• TASK STATEMENT:
Output exactly the lines from the first one down to the line containing "import random", inclusive.

• MATERIAL FOR THIS EXERCISE:
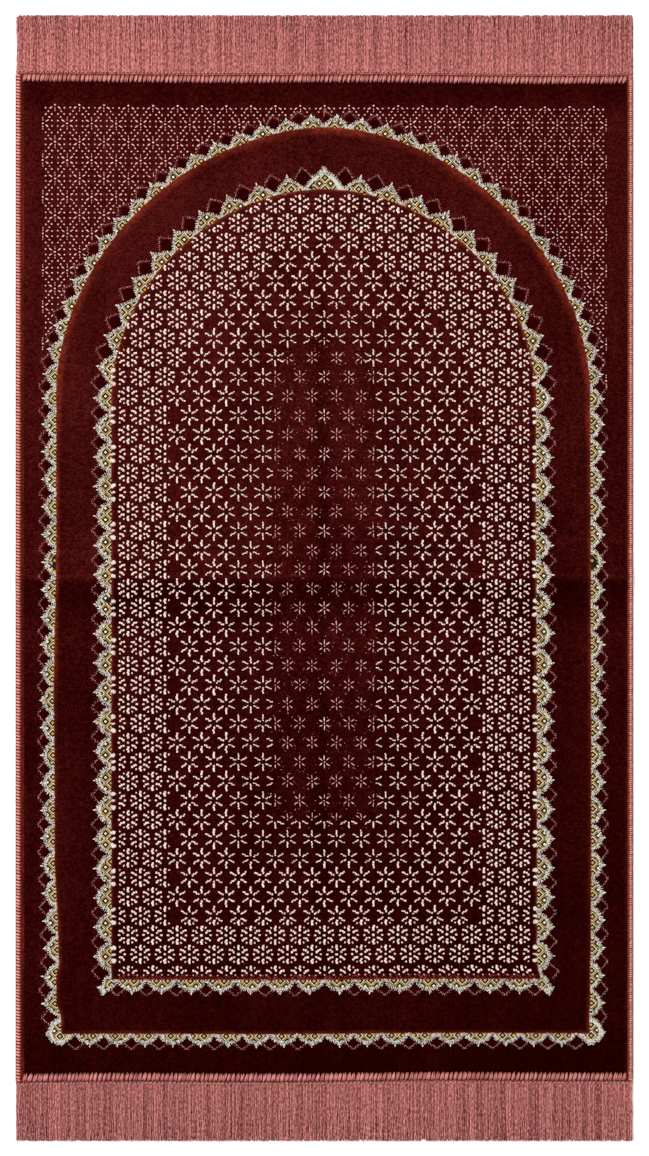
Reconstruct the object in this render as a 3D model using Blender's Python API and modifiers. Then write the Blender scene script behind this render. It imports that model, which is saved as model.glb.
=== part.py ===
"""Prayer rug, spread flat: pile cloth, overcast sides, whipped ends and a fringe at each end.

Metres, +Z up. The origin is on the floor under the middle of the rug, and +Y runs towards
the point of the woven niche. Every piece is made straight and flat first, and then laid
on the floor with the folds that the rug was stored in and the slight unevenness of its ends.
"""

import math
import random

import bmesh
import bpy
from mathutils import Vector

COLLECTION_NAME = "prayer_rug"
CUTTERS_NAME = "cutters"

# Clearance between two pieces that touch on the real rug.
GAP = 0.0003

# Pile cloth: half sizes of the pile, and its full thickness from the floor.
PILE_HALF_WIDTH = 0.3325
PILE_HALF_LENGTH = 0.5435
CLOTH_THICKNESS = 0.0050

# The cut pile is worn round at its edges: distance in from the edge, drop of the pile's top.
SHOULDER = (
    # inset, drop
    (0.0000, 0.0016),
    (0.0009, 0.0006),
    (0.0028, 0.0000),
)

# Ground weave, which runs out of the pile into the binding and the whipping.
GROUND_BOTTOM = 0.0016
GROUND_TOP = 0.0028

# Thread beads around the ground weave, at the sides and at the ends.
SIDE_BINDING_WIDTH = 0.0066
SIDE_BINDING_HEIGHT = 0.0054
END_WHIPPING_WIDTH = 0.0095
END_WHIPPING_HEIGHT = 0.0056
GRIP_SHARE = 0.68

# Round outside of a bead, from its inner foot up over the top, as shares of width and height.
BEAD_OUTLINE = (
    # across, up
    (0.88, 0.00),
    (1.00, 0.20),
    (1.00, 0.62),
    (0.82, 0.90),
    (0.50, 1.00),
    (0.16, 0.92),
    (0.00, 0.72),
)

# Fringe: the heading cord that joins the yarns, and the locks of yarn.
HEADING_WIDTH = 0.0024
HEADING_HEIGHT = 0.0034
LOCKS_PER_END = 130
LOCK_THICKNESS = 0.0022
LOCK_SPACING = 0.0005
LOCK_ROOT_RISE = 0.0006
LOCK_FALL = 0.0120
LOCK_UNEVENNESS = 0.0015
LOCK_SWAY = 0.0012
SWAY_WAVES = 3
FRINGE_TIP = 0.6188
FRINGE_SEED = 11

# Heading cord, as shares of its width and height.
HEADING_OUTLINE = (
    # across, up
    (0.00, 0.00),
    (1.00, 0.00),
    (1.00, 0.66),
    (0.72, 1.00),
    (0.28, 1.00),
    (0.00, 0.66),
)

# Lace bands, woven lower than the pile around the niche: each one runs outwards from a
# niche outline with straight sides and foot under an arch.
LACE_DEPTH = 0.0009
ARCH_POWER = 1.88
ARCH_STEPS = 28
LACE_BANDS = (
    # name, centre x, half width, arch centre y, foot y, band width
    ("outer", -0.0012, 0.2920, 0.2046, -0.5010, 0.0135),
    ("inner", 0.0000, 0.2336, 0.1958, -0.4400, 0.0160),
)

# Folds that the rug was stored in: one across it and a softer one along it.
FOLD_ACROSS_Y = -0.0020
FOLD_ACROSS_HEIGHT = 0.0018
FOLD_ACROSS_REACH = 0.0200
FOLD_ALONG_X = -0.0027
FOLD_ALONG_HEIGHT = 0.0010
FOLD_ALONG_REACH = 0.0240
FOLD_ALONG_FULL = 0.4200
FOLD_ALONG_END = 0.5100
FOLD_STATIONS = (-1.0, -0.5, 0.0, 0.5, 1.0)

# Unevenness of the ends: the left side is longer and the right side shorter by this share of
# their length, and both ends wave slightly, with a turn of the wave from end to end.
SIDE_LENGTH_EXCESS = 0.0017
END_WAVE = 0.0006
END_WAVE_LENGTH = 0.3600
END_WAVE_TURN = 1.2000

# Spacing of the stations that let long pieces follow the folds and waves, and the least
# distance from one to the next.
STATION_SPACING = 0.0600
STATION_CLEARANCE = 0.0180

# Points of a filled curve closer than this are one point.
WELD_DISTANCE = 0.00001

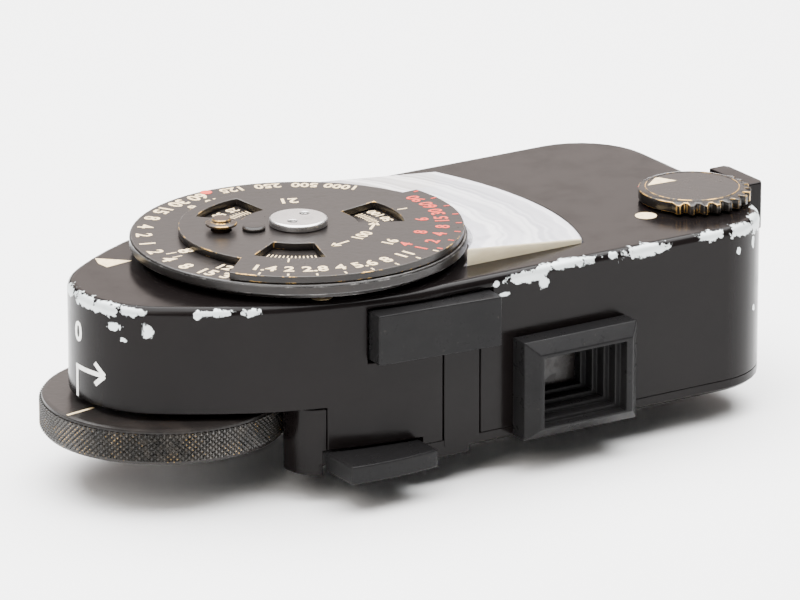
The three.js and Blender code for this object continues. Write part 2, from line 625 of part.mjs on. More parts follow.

• THE RESULT:
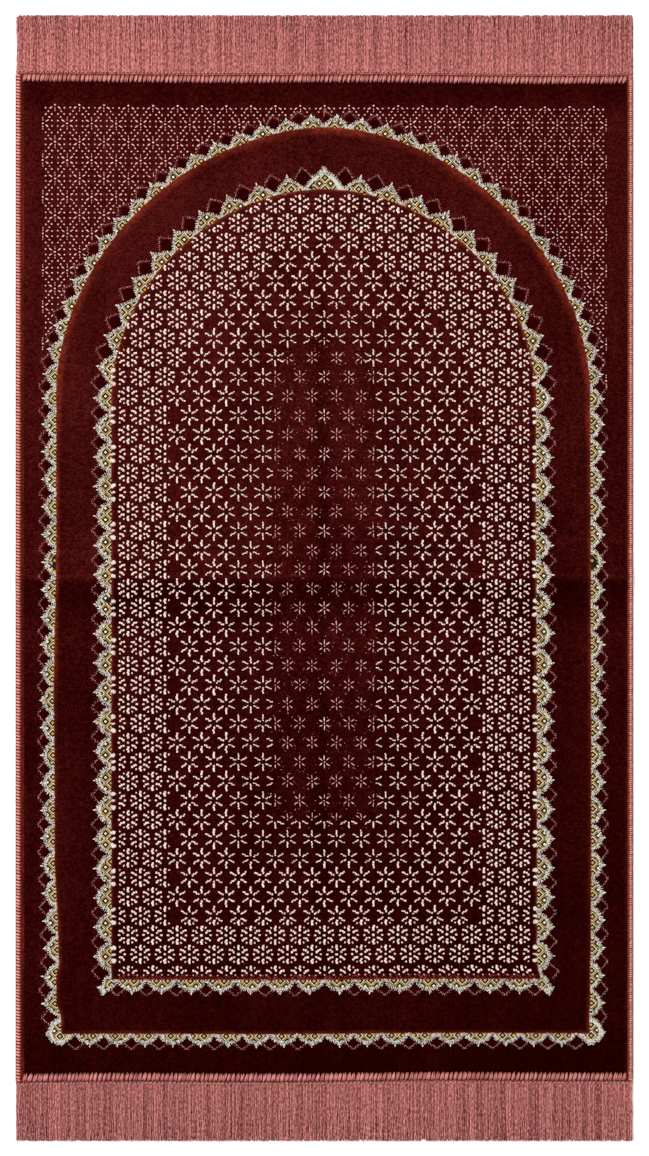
Reconstruct the object in this render as a 3D model using Blender's Python API and modifiers. Then write the Blender scene script behind this render. It imports that model, which is saved as model.glb.
=== part.py ===
"""Prayer rug, spread flat: pile cloth, overcast sides, whipped ends and a fringe at each end.

Metres, +Z up. The origin is on the floor under the middle of the rug, and +Y runs towards
the point of the woven niche. Every piece is made straight and flat first, and then laid
on the floor with the folds that the rug was stored in and the slight unevenness of its ends.
"""

import math
import random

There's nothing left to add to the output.